▸ **TASK PROMPT**:
Copy whichever lines contain the string "scene".

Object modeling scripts
☆ ☆ ☆ ☆

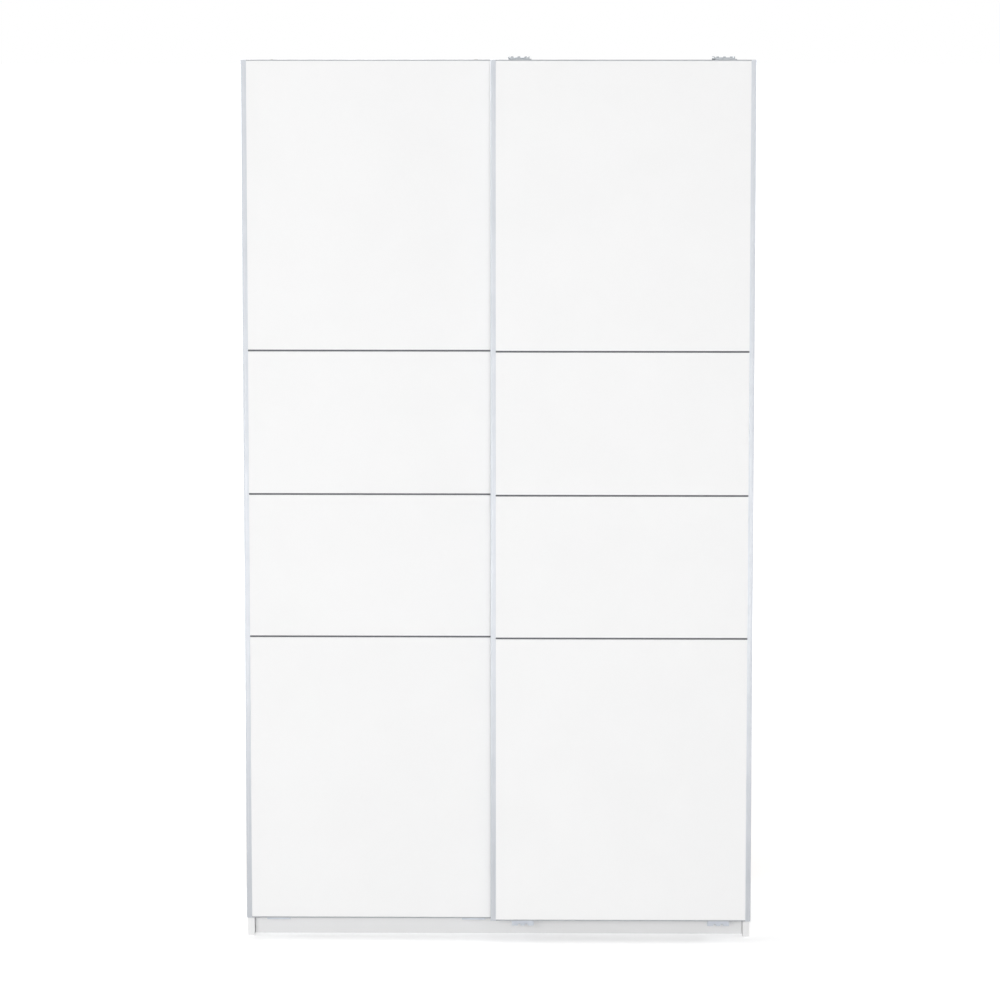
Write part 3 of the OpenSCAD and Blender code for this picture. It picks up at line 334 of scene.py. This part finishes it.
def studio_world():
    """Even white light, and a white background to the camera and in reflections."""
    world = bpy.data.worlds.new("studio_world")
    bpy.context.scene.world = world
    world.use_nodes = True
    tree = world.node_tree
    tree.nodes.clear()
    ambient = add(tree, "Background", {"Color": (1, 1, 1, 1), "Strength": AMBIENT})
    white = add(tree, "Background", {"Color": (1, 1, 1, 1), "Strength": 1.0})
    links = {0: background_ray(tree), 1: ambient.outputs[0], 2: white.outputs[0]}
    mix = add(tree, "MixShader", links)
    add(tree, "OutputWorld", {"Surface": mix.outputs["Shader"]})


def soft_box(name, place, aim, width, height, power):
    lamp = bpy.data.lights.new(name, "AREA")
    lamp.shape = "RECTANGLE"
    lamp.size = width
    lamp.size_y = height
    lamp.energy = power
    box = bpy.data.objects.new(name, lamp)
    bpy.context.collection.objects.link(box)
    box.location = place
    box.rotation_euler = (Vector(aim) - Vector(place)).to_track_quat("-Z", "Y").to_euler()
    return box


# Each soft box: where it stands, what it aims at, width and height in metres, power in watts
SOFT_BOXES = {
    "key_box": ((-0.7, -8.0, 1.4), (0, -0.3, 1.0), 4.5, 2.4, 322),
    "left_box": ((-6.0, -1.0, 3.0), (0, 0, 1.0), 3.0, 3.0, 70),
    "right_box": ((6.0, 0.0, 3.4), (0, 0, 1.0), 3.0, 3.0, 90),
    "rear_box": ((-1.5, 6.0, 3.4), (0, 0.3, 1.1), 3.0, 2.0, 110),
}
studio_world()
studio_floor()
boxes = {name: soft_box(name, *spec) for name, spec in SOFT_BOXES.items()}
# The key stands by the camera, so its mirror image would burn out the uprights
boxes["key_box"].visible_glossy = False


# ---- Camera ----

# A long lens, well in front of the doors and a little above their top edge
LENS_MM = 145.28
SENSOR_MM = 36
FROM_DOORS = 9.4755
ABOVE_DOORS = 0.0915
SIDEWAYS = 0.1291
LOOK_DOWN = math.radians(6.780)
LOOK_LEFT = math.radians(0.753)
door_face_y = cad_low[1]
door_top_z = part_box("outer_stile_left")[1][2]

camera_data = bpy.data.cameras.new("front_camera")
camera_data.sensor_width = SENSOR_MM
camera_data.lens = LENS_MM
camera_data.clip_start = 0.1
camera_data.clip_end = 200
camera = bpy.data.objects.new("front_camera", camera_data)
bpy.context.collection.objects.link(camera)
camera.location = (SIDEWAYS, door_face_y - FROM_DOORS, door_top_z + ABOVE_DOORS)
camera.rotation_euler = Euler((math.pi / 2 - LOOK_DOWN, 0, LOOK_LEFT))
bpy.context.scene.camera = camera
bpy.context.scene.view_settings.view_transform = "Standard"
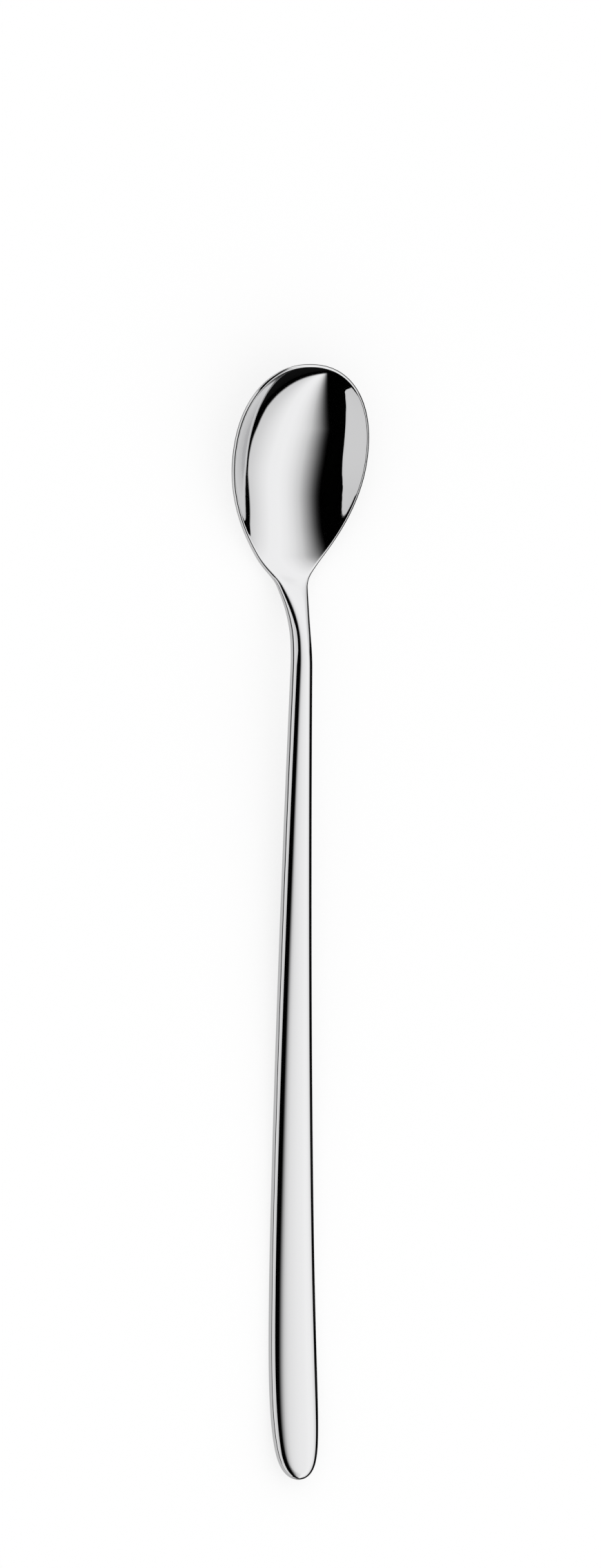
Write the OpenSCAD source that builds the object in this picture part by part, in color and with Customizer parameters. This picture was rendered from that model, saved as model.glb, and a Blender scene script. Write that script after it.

☆ ☆ ☆ ☆

▸ **OUTPUT FOR THIS EXERCISE**:
Write part 3 of the OpenSCAD and Blender code for this picture. It picks up at line 334 of scene.py. This part finishes it.
    bpy.context.scene.world = world
bpy.context.scene.camera = camera
bpy.context.scene.view_settings.view_transform = "Standard"
Write the OpenSCAD source that builds the object in this picture part by part, in color and with Customizer parameters. This picture was rendered from that model, saved as model.glb, and a Blender scene script. Write that script after it.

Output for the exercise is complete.